_DATA EXTRACT_
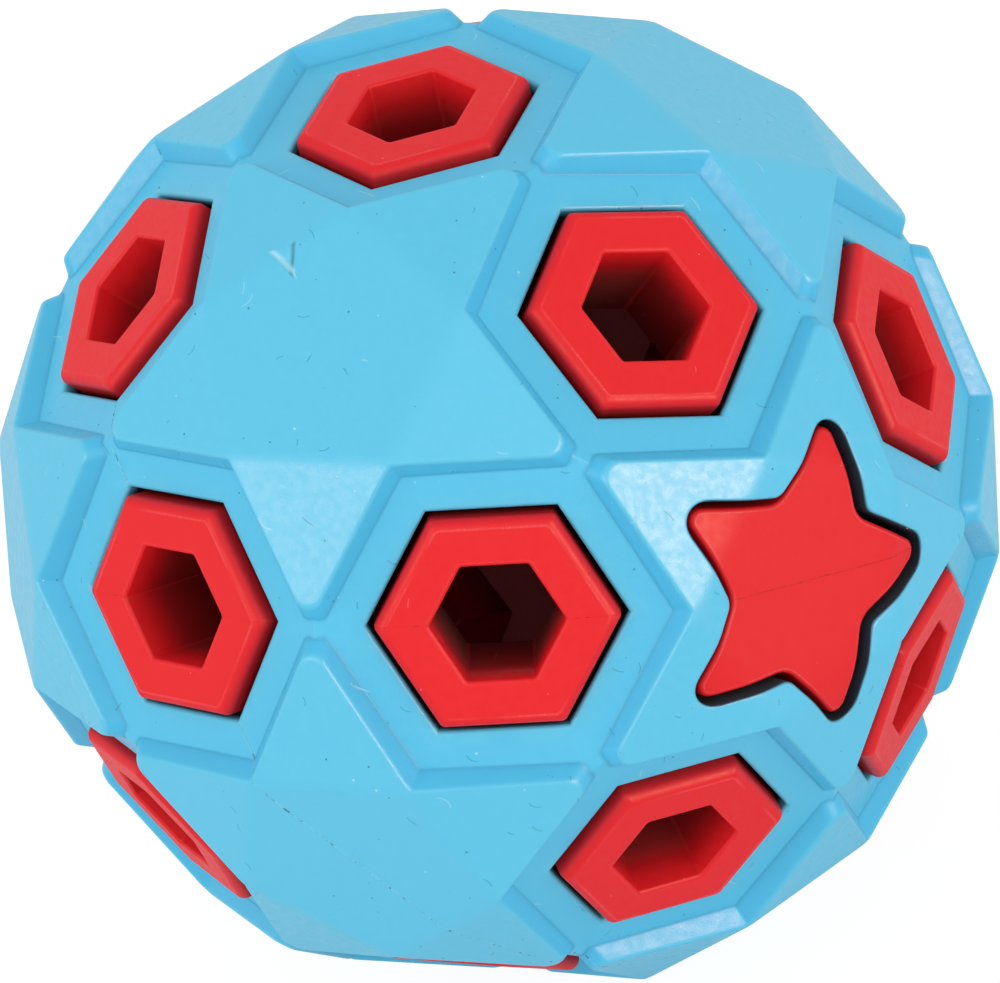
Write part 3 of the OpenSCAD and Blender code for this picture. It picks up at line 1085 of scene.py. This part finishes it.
for name, axis in tubeAxes.items():
    mesh = makeTube()
    bmesh.ops.transform(mesh, matrix=turnTo(axis), verts=mesh.verts)
    grooveSeam(mesh, coreSeam, tubeBody["seamWide"], -tubeBody["seamRise"])
    finishPiece(name + "_rubber", mesh, tubeRubber, name)
print("tubes made")


# A star whose face follows the facets round it
def makeStar():
    faceShare = (flatHigh - star["drop"]) / flatHigh
    seatHigh = sqrt(coreReach ** 2 - star["tipReach"] ** 2)
    sideRows = 3
    turnShares = (0, 0.02, 0.04, 0.06, 0.08, 0.1, 0.125, 0.15, 0.2, 0.28, 0.37,
                  0.46, 0.55, 0.62, 0.68, 0.73, 0.78, 0.83, 0.88, 0.92, 0.96, 1)
    rimShares = (0, 0.15, 0.3, 0.4, 0.48, 0.55, 0.62, 0.69, 0.76, 0.83, 0.9, 0.95)
    starTurns = [sector * share for share in turnShares]

    def facePoint(reach, turn, drop=0):
        high = flatHigh * faceShare
        for settling in range(settleRounds):
            direction = Vector((reach * cos(turn), reach * sin(turn), high)).normalized()
            facets = sorted(planeMeet(direction, plane) for plane in spikePlanes)
            spikes = softMin(facets[0], facets[1], star["creaseSoft"])
            face = softMin(planeMeet(direction, flatPlane), spikes, star["creaseSoft"])
            high = face * direction.z * faceShare
        return Vector((reach * cos(turn), reach * sin(turn), high - drop))

    def rows(turn):
        rim = starReach(turn, -star["edgeRound"])
        return [rim * share for share in rimShares] + [rim - star["landInset"], rim]

    reaches = [rows(turn) for turn in starTurns]
    nets = [layNet(len(starTurns), len(reaches[0]), lambda i, j: facePoint(reaches[i][j], starTurns[i]))]

    def sidePoint(i, j):
        turn, radius = starTurns[i], star["edgeRound"]
        if j <= roundSteps:
            reach = starReach(turn, radius * (sin(quarter[j]) - 1))
            return facePoint(reach, turn, radius * (1 - cos(quarter[j])))
        rim = facePoint(starReach(turn, 0), turn, radius)
        rim.z += (seatHigh - rim.z) * (j - roundSteps) / sideRows
        return rim

    nets.append(layNet(len(starTurns), roundSteps + 1 + sideRows, sidePoint))

    def seatPoint(i, j):
        reach, turn = j * starReach(starTurns[i], 0), starTurns[i]
        return Vector((reach * cos(turn), reach * sin(turn), seatHigh))

    nets.append(layNet(len(starTurns), 2, seatPoint))
    whole = gatherCopies(nets, tenths)

    def faceVerts():
        return [v for v in whole.verts if v.co.z > (seatHigh + flatHigh) / 2]

    # One many-sided face in the middle takes the place of a fan of narrow ones
    middle = [v for v in faceVerts() if hypot(v.co.x, v.co.y) < samePlace]
    bmesh.ops.dissolve_verts(whole, verts=middle)
    # Pale line round the face's edge, partly wear and partly painted highlight
    wearAndHighlightLayer = whole.verts.layers.float.new("edge")
    for v in faceVerts():
        reach, turn = hypot(v.co.x, v.co.y), atan2(v.co.y, v.co.x)
        if abs(reach - starReach(turn, -star["edgeRound"])) < samePlace:
            v[wearAndHighlightLayer] = 1
    return whole


for name, axis in starAxes.items():
    mesh = makeStar()
    print(name, len(mesh.faces), "faces,", openEdges(mesh), "open edges")
    bmesh.ops.transform(mesh, matrix=turnTo(axis), verts=mesh.verts)
    grooveSeam(mesh, coreSeam, star["seamWide"], star["seamDeep"])
    finishPiece(name + "_rubber", mesh, starRubber, name)

for name in ("core_half_upper", "core_half_lower"):
    data = frame["nodes"][name].data
    data.materials.clear()
    data.materials.append(coreRubber)

# Camera, floor and light
camera = {
    "azimuth": 25.72, "elevation": 33.78, "roll": 12.59,  # degrees
    "distance": 604.2 * mm, "lens": 243.6, "sensor": 36,
    "shift": (0.0012, 0.0058), "clip": (0.01, 20),
}


def makeCamera():
    azimuth, elevation, roll = (radians(camera[k]) for k in ("azimuth", "elevation", "roll"))
    back = Vector((sin(azimuth) * cos(elevation), -cos(azimuth) * cos(elevation), sin(elevation)))
    levelRight = Vector((cos(azimuth), sin(azimuth), 0))
    levelUp = back.cross(levelRight)
    right = cos(roll) * levelRight - sin(roll) * levelUp
    data = bpy.data.cameras.new("camera")
    data.lens, data.sensor_width = camera["lens"], camera["sensor"]
    data.shift_x, data.shift_y = camera["shift"]
    data.clip_start, data.clip_end = camera["clip"]
    made = bpy.data.objects.new("camera", data)
    bpy.context.scene.collection.objects.link(made)
    turn = Matrix((right, back.cross(right), back)).transposed().to_4x4()
    made.matrix_world = Matrix.Translation(ballMiddle + back * camera["distance"]) @ turn
    bpy.context.scene.camera = made
    return right, back.cross(right), back


viewRight, viewUp, viewBack = makeCamera()

stage = {
    "floorWide": 6.0,
    "floorColour": (0.87, 0.87, 0.87, 1),
    "floorRough": 0.9,
    "floorShine": 0.1,
    "floorWhite": 0.85,        # share of plain white that the floor shows behind the ball
    "whiteStrength": 1.09,
    "world": 0.72,
    "floorGloss": 0.15,        # share of that white in what the ball reflects of the floor
    "lamps": [                 # right, up and towards the camera; width in metres; brightness
        {"from": (0.82, 0.0, 0.57), "wide": 0.5, "bright": 1.7},
        {"from": (-0.84, -0.1, 0.53), "wide": 0.5, "bright": 1.9},
        {"from": (0.0, 0.1, 1.0), "wide": 0.8, "bright": 1.2},
    ],
    "sheens": [                # soft boxes that only glossy rays see, so they draw the pale streaks
        {"from": (0.62, -0.02, 0.80), "wide": 0.32, "bright": 13.0},
        {"from": (-0.62, -0.12, 0.76), "wide": 0.32, "bright": 5.0},
    ],
    "sheenColour": (1.0, 0.62, 0.42),
    "lampDistance": 1.0,
}


def makeFloor():
    mesh = bmesh.new()
    bmesh.ops.create_grid(mesh, x_segments=1, y_segments=1, size=stage["floorWide"] / 2)
    data = bpy.data.meshes.new("floor")
    mesh.to_mesh(data)
    mesh.free()
    floor = bpy.data.objects.new("floor", data)
    bpy.context.scene.collection.objects.link(floor)
    material = bpy.data.materials.new("paleFloor")
    material.use_nodes = True
    tree = material.node_tree
    pale = tree.nodes["Principled BSDF"]
    pale.inputs["Base Color"].default_value = stage["floorColour"]
    pale.inputs["Roughness"].default_value = stage["floorRough"]
    pale.inputs["Specular IOR Level"].default_value = stage["floorShine"]
    white = addNode(tree, "ShaderNodeEmission", {"Color": (1, 1, 1, 1), "Strength": stage["whiteStrength"]})
    path = addNode(tree, "ShaderNodeLightPath")
    glossy = mathNode(tree, "MULTIPLY", path.outputs["Is Glossy Ray"], stage["floorGloss"])
    seen = mathNode(tree, "MAXIMUM", path.outputs["Is Camera Ray"], glossy)
    share = mathNode(tree, "MULTIPLY", seen, stage["floorWhite"])
    both = addNode(tree, "ShaderNodeMixShader", {0: share, 1: pale.outputs[0], 2: white.outputs[0]})
    tree.links.new(both.outputs[0], tree.nodes["Material Output"].inputs["Surface"])
    data.materials.append(material)


def makeLight():
    world = bpy.data.worlds.new("studio")
    bpy.context.scene.world = world
    world.use_nodes = True
    tree = world.node_tree
    path = addNode(tree, "ShaderNodeLightPath")
    seen = mathNode(tree, "MAXIMUM", path.outputs["Is Camera Ray"], path.outputs["Is Glossy Ray"])
    strength = mathNode(tree, "MULTIPLY_ADD", seen, 1 - stage["world"], stage["world"])
    background = tree.nodes["Background"]
    background.inputs["Color"].default_value = (1, 1, 1, 1)
    tree.links.new(strength, background.inputs["Strength"])
    for i, lamp in enumerate(stage["lamps"] + stage["sheens"]):
        data = bpy.data.lights.new("softbox" + str(i + 1), "AREA")
        data.size, data.energy = lamp["wide"], lamp["bright"]
        made = bpy.data.objects.new(data.name, data)
        bpy.context.scene.collection.objects.link(made)
        if lamp in stage["sheens"]:
            data.color = stage["sheenColour"]
            made.visible_diffuse = False
        side, up, near = lamp["from"]
        direction = (viewRight * side + viewUp * up + viewBack * near).normalized()
        made.location = ballMiddle + direction * stage["lampDistance"]
        made.rotation_mode = "QUATERNION"
        made.rotation_quaternion = direction.to_track_quat("Z", "Y")


makeFloor()
makeLight()
bpy.context.scene.view_settings.view_transform = "Standard"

_DO THIS_
Scan the listing above and copy all lines containing the word "scene".

_ANSWER TO THIS TASK_
Write part 3 of the OpenSCAD and Blender code for this picture. It picks up at line 1085 of scene.py. This part finishes it.
    bpy.context.scene.collection.objects.link(made)
    bpy.context.scene.camera = made
    bpy.context.scene.collection.objects.link(floor)
    bpy.context.scene.world = world
        bpy.context.scene.collection.objects.link(made)
bpy.context.scene.view_settings.view_transform = "Standard"